** START OF Information shown **
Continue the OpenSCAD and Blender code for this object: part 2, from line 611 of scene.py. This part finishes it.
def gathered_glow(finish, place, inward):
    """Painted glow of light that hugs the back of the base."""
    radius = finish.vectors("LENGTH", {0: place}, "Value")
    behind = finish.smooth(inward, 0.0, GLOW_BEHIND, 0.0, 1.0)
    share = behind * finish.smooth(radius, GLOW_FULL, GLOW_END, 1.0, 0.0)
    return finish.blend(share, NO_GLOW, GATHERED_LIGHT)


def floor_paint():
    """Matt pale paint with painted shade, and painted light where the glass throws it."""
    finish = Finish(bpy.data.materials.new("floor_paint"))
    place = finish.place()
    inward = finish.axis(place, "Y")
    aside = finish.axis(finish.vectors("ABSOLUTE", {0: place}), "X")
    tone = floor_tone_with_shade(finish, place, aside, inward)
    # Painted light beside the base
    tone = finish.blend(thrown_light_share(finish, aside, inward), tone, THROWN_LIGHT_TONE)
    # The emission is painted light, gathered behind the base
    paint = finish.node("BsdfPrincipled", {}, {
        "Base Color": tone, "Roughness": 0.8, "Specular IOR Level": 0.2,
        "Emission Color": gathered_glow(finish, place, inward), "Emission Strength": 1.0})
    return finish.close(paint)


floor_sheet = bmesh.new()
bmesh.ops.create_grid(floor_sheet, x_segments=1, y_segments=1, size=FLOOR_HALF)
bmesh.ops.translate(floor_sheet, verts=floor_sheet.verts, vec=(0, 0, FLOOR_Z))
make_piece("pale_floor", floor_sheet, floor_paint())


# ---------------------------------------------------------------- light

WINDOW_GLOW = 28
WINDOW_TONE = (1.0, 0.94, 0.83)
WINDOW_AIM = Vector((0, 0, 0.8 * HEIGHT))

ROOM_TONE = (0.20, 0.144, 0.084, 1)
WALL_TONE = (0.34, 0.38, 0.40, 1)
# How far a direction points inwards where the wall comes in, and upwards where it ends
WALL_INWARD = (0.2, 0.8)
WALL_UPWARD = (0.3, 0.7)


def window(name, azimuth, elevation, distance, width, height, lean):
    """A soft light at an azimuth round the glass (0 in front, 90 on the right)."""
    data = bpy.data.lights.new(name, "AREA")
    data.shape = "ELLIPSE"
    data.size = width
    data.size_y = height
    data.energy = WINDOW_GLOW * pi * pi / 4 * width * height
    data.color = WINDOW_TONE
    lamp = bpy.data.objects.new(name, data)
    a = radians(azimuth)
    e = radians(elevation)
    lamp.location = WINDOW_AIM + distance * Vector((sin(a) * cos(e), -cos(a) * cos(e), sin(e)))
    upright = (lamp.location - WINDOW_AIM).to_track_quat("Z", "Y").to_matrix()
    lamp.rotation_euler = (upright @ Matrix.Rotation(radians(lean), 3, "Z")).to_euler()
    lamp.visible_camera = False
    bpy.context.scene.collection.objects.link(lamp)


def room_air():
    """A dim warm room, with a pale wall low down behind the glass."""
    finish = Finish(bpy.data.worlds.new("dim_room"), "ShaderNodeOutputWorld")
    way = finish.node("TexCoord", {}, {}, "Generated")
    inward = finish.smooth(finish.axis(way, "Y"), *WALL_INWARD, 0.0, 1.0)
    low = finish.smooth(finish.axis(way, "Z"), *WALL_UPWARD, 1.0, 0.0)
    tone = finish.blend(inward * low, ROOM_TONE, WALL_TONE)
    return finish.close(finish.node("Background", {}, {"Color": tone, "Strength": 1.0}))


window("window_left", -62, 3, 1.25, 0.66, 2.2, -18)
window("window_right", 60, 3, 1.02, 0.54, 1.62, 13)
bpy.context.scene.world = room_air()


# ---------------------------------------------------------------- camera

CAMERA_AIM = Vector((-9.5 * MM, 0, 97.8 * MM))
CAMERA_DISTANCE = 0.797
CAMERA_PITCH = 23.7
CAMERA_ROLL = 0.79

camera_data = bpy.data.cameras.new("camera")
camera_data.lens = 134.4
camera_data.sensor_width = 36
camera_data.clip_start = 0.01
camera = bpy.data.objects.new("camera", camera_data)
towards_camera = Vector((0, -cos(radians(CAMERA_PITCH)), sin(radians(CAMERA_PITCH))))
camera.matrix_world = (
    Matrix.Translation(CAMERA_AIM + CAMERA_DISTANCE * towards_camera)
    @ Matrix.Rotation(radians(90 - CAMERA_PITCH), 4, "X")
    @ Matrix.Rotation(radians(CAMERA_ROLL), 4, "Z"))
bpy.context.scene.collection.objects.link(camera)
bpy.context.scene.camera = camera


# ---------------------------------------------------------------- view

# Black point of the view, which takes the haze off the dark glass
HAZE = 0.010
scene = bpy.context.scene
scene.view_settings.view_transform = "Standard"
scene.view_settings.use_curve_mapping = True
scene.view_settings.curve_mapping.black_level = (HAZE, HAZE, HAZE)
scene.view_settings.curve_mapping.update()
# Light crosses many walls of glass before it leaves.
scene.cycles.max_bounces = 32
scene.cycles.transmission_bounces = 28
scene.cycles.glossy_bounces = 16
** END OF Information shown **
Brief
Copy out all of the lines above exactly.

The output
Continue the OpenSCAD and Blender code for this object: part 2, from line 611 of scene.py. This part finishes it.
def gathered_glow(finish, place, inward):
    """Painted glow of light that hugs the back of the base."""
    radius = finish.vectors("LENGTH", {0: place}, "Value")
    behind = finish.smooth(inward, 0.0, GLOW_BEHIND, 0.0, 1.0)
    share = behind * finish.smooth(radius, GLOW_FULL, GLOW_END, 1.0, 0.0)
    return finish.blend(share, NO_GLOW, GATHERED_LIGHT)


def floor_paint():
    """Matt pale paint with painted shade, and painted light where the glass throws it."""
    finish = Finish(bpy.data.materials.new("floor_paint"))
    place = finish.place()
    inward = finish.axis(place, "Y")
    aside = finish.axis(finish.vectors("ABSOLUTE", {0: place}), "X")
    tone = floor_tone_with_shade(finish, place, aside, inward)
    # Painted light beside the base
    tone = finish.blend(thrown_light_share(finish, aside, inward), tone, THROWN_LIGHT_TONE)
    # The emission is painted light, gathered behind the base
    paint = finish.node("BsdfPrincipled", {}, {
        "Base Color": tone, "Roughness": 0.8, "Specular IOR Level": 0.2,
        "Emission Color": gathered_glow(finish, place, inward), "Emission Strength": 1.0})
    return finish.close(paint)


floor_sheet = bmesh.new()
bmesh.ops.create_grid(floor_sheet, x_segments=1, y_segments=1, size=FLOOR_HALF)
bmesh.ops.translate(floor_sheet, verts=floor_sheet.verts, vec=(0, 0, FLOOR_Z))
make_piece("pale_floor", floor_sheet, floor_paint())


# ---------------------------------------------------------------- light

WINDOW_GLOW = 28
WINDOW_TONE = (1.0, 0.94, 0.83)
WINDOW_AIM = Vector((0, 0, 0.8 * HEIGHT))

ROOM_TONE = (0.20, 0.144, 0.084, 1)
WALL_TONE = (0.34, 0.38, 0.40, 1)
# How far a direction points inwards where the wall comes in, and upwards where it ends
WALL_INWARD = (0.2, 0.8)
WALL_UPWARD = (0.3, 0.7)


def window(name, azimuth, elevation, distance, width, height, lean):
    """A soft light at an azimuth round the glass (0 in front, 90 on the right)."""
    data = bpy.data.lights.new(name, "AREA")
    data.shape = "ELLIPSE"
    data.size = width
    data.size_y = height
    data.energy = WINDOW_GLOW * pi * pi / 4 * width * height
    data.color = WINDOW_TONE
    lamp = bpy.data.objects.new(name, data)
    a = radians(azimuth)
    e = radians(elevation)
    lamp.location = WINDOW_AIM + distance * Vector((sin(a) * cos(e), -cos(a) * cos(e), sin(e)))
    upright = (lamp.location - WINDOW_AIM).to_track_quat("Z", "Y").to_matrix()
    lamp.rotation_euler = (upright @ Matrix.Rotation(radians(lean), 3, "Z")).to_euler()
    lamp.visible_camera = False
    bpy.context.scene.collection.objects.link(lamp)


def room_air():
    """A dim warm room, with a pale wall low down behind the glass."""
    finish = Finish(bpy.data.worlds.new("dim_room"), "ShaderNodeOutputWorld")
    way = finish.node("TexCoord", {}, {}, "Generated")
    inward = finish.smooth(finish.axis(way, "Y"), *WALL_INWARD, 0.0, 1.0)
    low = finish.smooth(finish.axis(way, "Z"), *WALL_UPWARD, 1.0, 0.0)
    tone = finish.blend(inward * low, ROOM_TONE, WALL_TONE)
    return finish.close(finish.node("Background", {}, {"Color": tone, "Strength": 1.0}))


window("window_left", -62, 3, 1.25, 0.66, 2.2, -18)
window("window_right", 60, 3, 1.02, 0.54, 1.62, 13)
bpy.context.scene.world = room_air()


# ---------------------------------------------------------------- camera

CAMERA_AIM = Vector((-9.5 * MM, 0, 97.8 * MM))
CAMERA_DISTANCE = 0.797
CAMERA_PITCH = 23.7
CAMERA_ROLL = 0.79

camera_data = bpy.data.cameras.new("camera")
camera_data.lens = 134.4
camera_data.sensor_width = 36
camera_data.clip_start = 0.01
camera = bpy.data.objects.new("camera", camera_data)
towards_camera = Vector((0, -cos(radians(CAMERA_PITCH)), sin(radians(CAMERA_PITCH))))
camera.matrix_world = (
    Matrix.Translation(CAMERA_AIM + CAMERA_DISTANCE * towards_camera)
    @ Matrix.Rotation(radians(90 - CAMERA_PITCH), 4, "X")
    @ Matrix.Rotation(radians(CAMERA_ROLL), 4, "Z"))
bpy.context.scene.collection.objects.link(camera)
bpy.context.scene.camera = camera


# ---------------------------------------------------------------- view

# Black point of the view, which takes the haze off the dark glass
HAZE = 0.010
scene = bpy.context.scene
scene.view_settings.view_transform = "Standard"
scene.view_settings.use_curve_mapping = True
scene.view_settings.curve_mapping.black_level = (HAZE, HAZE, HAZE)
scene.view_settings.curve_mapping.update()
# Light crosses many walls of glass before it leaves.
scene.cycles.max_bounces = 32
scene.cycles.transmission_bounces = 28
scene.cycles.glossy_bounces = 16